The App Store can’t stay at the status quo. There are three possible outcomes:

  1. The App Store becomes a market place solely for hobbyists and students, who can price their wares low because they don’t need to make a living off of them. In this scenario, indie developers aren’t in the market anymore and there is only the occasional BigCoSoft game port.

    Eventually this market would become littered with abandonware as hobbyists and students moved on to other projects that actually pay. The occasional BigCoSoft game would keep the iPhone as a second rate gaming platform.

  2. The App Store becomes a market for one off apps and abandonware, where apps don’t progress beyond version 1.0 because there’s no money in it. Apps are simple and cheap to build, and developers rely on the initial sales spike to make all their money.

    The store would become so littered with dead apps that falling off the top 100 would be even more fatal. Eventually the store would die as developers ran out of simple app ideas that would generate a sales spike.

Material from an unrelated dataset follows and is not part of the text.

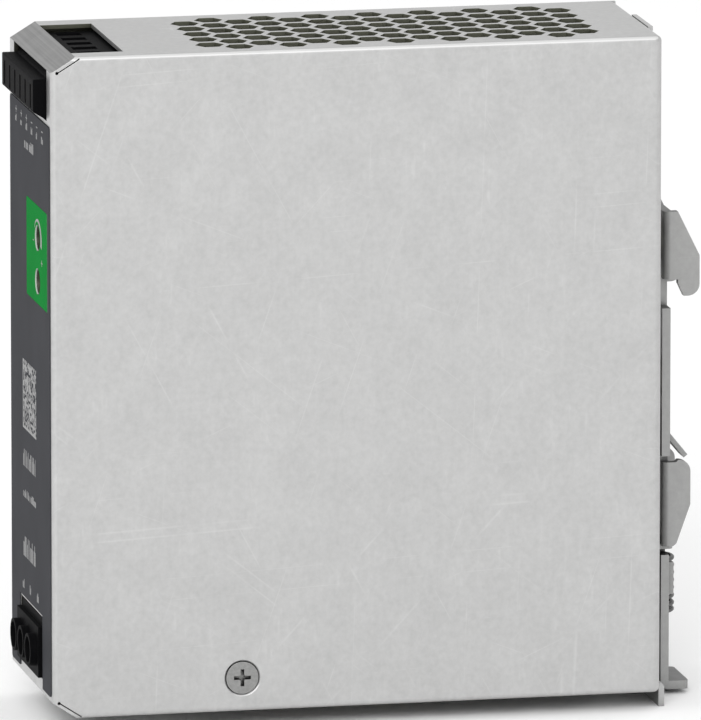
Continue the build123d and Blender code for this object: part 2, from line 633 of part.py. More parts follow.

  3. Developers begin pricing their products in a way that is sustainable. Developers who price too low eventually die off, unable to develop their products further. In this market, prices go up, which encourages indies and BigCoSoft to build and release many apps and games for the iPhone.

There will be an iPhone app bust. The current prices simply aren’t sustainable. Either developers will crash out of the market when they discover they can’t make a living off their current prices, or the gold rush developers will lose interest and leave when they realize they can’t make a quick buck off the store. The developers left standing will be the ones who set reasonable prices for their applications.

I’m willing to put my money where my mouth is. I currently have an iPhone app in development, and when it comes out, I will price it $9.99 or higher. I’ll let you know how it goes for me.